Beliefs of wage growth in the formal sector  (6 months)

Beliefs of wage growth in the formal sector (6 months)  graphic
Notes: Source: Endline Survey. The graph shows the cumulative probability distribution of the perceived growth in formal jobs over a six months period. The dotted line shows the actual growth rate of about 25 percent computed with IMSS data. The majority of participants substantially underestimate formal sector wage growth: 20 percent believe that there is no wage growth and the median belief is less than 10 percent.

The wage incentive increases the immediate return that youths obtain in formal employment, nudging them to accept formal jobs that may initially pay less, but lead to a better salary and employment trajectory.  So why don't firms pay more to youths who are just entering the job market? The acquisition of skills on the job can help explain this. Since other firms can “poach” workers once trained, the first employer may be motivated to offer a (temporarily) lower pay to offset initial losses associated with high job turnover, the costs of training young workers, and the higher costs of formal employment.

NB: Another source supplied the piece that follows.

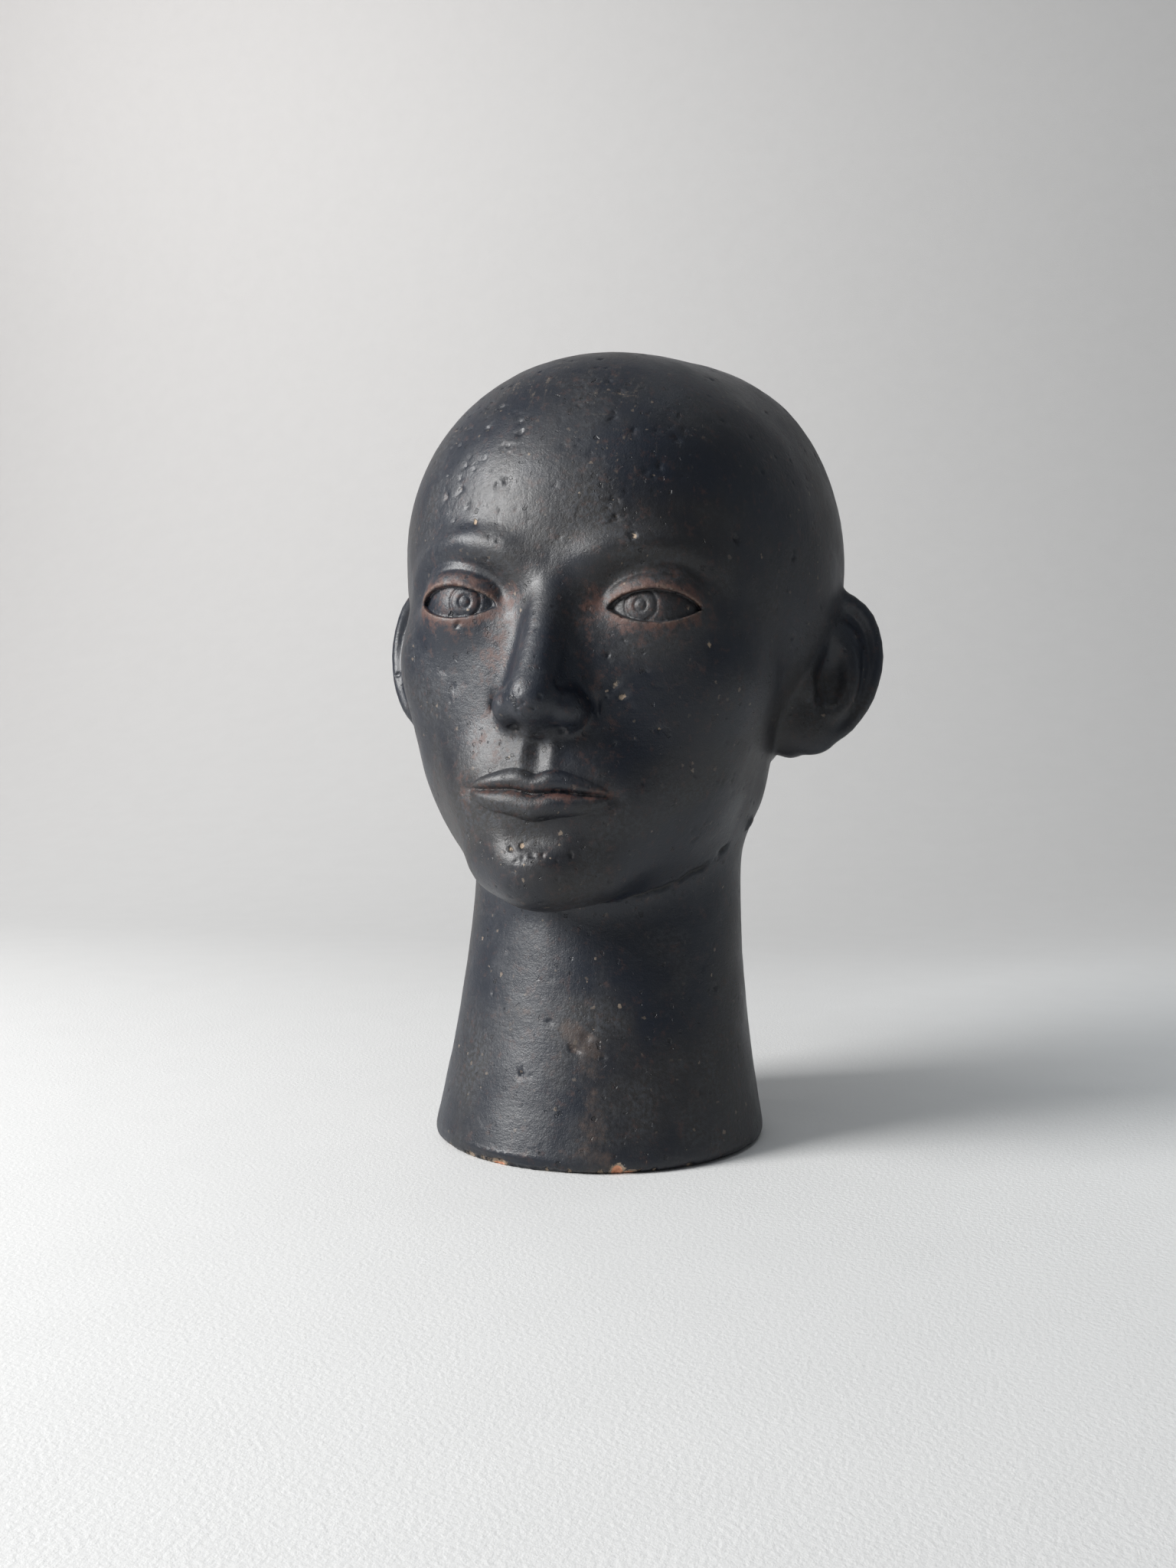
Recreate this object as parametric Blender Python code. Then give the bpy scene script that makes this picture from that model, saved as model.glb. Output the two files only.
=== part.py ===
"""A ceramic bust: a bald head on a long flared neck, one hollow piece of fired clay, open underneath.

The origin is on the table, under the middle of the whole bust. The face looks along -Y and +Z is up.
The form is a field of signed distances, in metres: masses of clay that are joined and cut softly.
The head's carving is in hundredths of the head's height, from an origin between the eyes.
"""

import math

import bpy
import numpy as np
import openvdb

# Sizes that can be set by themselves, in metres
HEAD_HEIGHT = 0.222
CHIN_ABOVE_TABLE = 0.095
FOOT_RADIUS = 0.068
NECK_RADIUS = 0.0547
FOOT_ROUNDING = 0.009
WALL = 0.012

# Where the foot, the neck's top and the head stand, in metres to the left and back of the origin
FOOT = np.array([-0.0032, -0.009])
NECK = np.array([-0.001, 0.001])
HEAD_SET_BACK = -0.001
HEAD_LEAN = math.radians(3)

# How finely the surface is taken from the field, and how many triangles stay
SKIN_STEP = 0.0016
COARSE_STEPS = 4
TRIANGLES = 9400

UNIT = HEAD_HEIGHT / 100
HEAD = np.array([0.0, HEAD_SET_BACK, CHIN_ABOVE_TABLE + HEAD_HEIGHT / 2])
NECK_TOP = CHIN_ABOVE_TABLE + 0.12 * HEAD_HEIGHT


def soft_join(a, b, blend):
    """The union of two fields, rounded where they meet over about the blend's width."""
    overlap = np.maximum(blend - np.abs(a - b), 0) / blend
    return np.minimum(a, b) - overlap**3 * blend / 6


def soft_cut(a, b, blend):
    """Field a with b taken out of it."""
    return -soft_join(-a, b, blend)


def egg(p, centre, radii, squareness=2.0):
    """An ellipsoid, or a squarer one where the squareness is over 2."""
    scaled = np.abs((p - centre) / radii)
    powers = scaled ** (squareness - 1)
    length = np.maximum((powers * scaled).sum(axis=1), 1e-12) ** (1 / squareness)
    slope = np.linalg.norm(powers / radii, axis=1) * length ** (1 - squareness)
    return (length - 1) / np.maximum(slope, 1e-9)


def rod(p, start, end, start_radius, end_radius):
    """A round rod whose radius changes evenly from one end to the other."""
    start = np.asarray(start, float)
    along = np.asarray(end, float) - start
    t = np.clip((p - start) @ along / (along @ along), 0, 1)
    axis_distance = np.linalg.norm(p - start - t[:, None] * along, axis=1)
    return axis_distance - (start_radius + t * (end_radius - start_radius))


def strand(p, line, steps=5):
    """A rod that follows a smooth curve. Each entry of the line is x, y, z and a radius."""
    line = np.asarray(line, float)
    ends = np.vstack([2 * line[0] - line[1], line, 2 * line[-1] - line[-2]])
    smooth = [line[0]]
    for i in range(1, len(ends) - 2):
        before, a, b, after = ends[i - 1 : i + 3]
        for t in np.linspace(0, 1, steps + 1)[1:]:
            bend = (2 * before - 5 * a + 4 * b - after) * t**2 + (3 * a - before - 3 * b + after) * t**3
            smooth.append(a + (b - before) * t / 2 + bend / 2)
    field = np.full(len(p), np.inf)
    for a, b in zip(smooth, smooth[1:]):
        field = np.minimum(field, rod(p, a[:3], b[:3], a[3], b[3]))
    return field


def near(p, centre, reach):
    """Which points a small feature can change."""
    return ((p - centre) ** 2).sum(axis=1) < reach**2


def bell(distance, width):
    """A soft bump: 1 at no distance, falling off over the width."""
    return np.exp(-((distance / width) ** 2))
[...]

Indeed, social security deductions on wage income act like a tax on formal employment, while non-contributory social protection programs act as a subsidy to informal employment. It has been argued that this wedge may contribute to an oversized informal sector, which workers enter partly by choice. Lowering these deductions would raise the take-home pay of formal workers. According to our findings, a 20 percent increase in wages paid to young workers upon entering the labor market would raise formal employment by 10 percent , suggesting that a narrowing of the wedge would have considerable effects for less-skilled youth in Mexico.